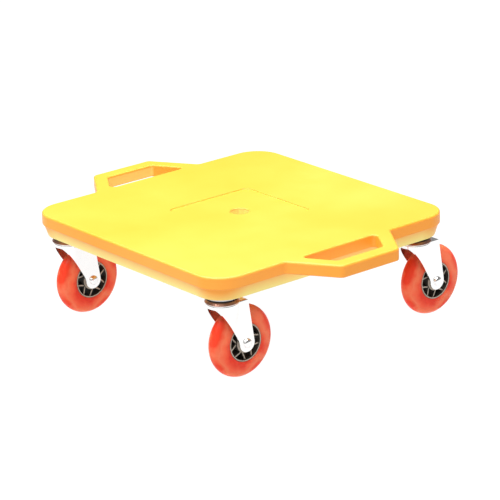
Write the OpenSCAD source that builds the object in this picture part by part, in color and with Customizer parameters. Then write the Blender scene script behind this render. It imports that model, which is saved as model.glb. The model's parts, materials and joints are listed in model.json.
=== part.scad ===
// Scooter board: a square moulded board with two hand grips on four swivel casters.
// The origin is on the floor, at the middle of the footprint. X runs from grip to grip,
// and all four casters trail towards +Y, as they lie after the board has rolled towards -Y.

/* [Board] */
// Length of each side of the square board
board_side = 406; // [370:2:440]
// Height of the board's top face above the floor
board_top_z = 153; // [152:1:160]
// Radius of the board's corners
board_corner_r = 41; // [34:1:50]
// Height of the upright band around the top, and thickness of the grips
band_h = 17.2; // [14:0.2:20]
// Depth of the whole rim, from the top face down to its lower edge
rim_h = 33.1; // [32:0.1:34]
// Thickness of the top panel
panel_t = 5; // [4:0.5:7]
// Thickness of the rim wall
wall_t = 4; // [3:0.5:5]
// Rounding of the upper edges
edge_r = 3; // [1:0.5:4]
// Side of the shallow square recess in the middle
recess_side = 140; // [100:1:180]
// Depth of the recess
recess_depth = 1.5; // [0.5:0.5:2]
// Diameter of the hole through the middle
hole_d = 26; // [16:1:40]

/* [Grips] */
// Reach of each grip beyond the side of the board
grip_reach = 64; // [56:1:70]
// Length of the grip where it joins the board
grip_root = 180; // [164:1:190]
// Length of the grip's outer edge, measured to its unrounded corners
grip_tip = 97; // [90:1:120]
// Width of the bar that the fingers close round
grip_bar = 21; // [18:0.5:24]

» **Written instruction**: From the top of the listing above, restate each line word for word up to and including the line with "hole_d = 26; // [16:1:40]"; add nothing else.

» **Answer to the exercise**:
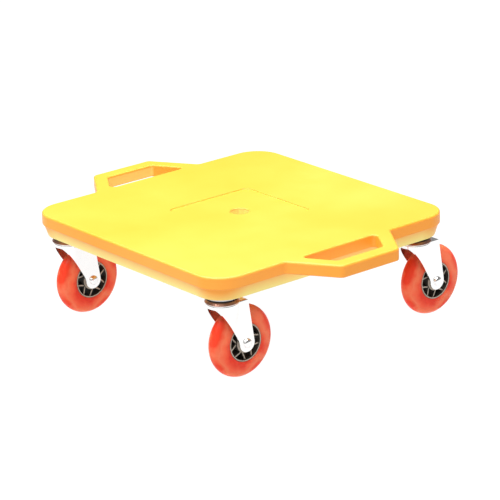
Write the OpenSCAD source that builds the object in this picture part by part, in color and with Customizer parameters. Then write the Blender scene script behind this render. It imports that model, which is saved as model.glb. The model's parts, materials and joints are listed in model.json.
=== part.scad ===
// Scooter board: a square moulded board with two hand grips on four swivel casters.
// The origin is on the floor, at the middle of the footprint. X runs from grip to grip,
// and all four casters trail towards +Y, as they lie after the board has rolled towards -Y.

/* [Board] */
// Length of each side of the square board
board_side = 406; // [370:2:440]
// Height of the board's top face above the floor
board_top_z = 153; // [152:1:160]
// Radius of the board's corners
board_corner_r = 41; // [34:1:50]
// Height of the upright band around the top, and thickness of the grips
band_h = 17.2; // [14:0.2:20]
// Depth of the whole rim, from the top face down to its lower edge
rim_h = 33.1; // [32:0.1:34]
// Thickness of the top panel
panel_t = 5; // [4:0.5:7]
// Thickness of the rim wall
wall_t = 4; // [3:0.5:5]
// Rounding of the upper edges
edge_r = 3; // [1:0.5:4]
// Side of the shallow square recess in the middle
recess_side = 140; // [100:1:180]
// Depth of the recess
recess_depth = 1.5; // [0.5:0.5:2]
// Diameter of the hole through the middle
hole_d = 26; // [16:1:40]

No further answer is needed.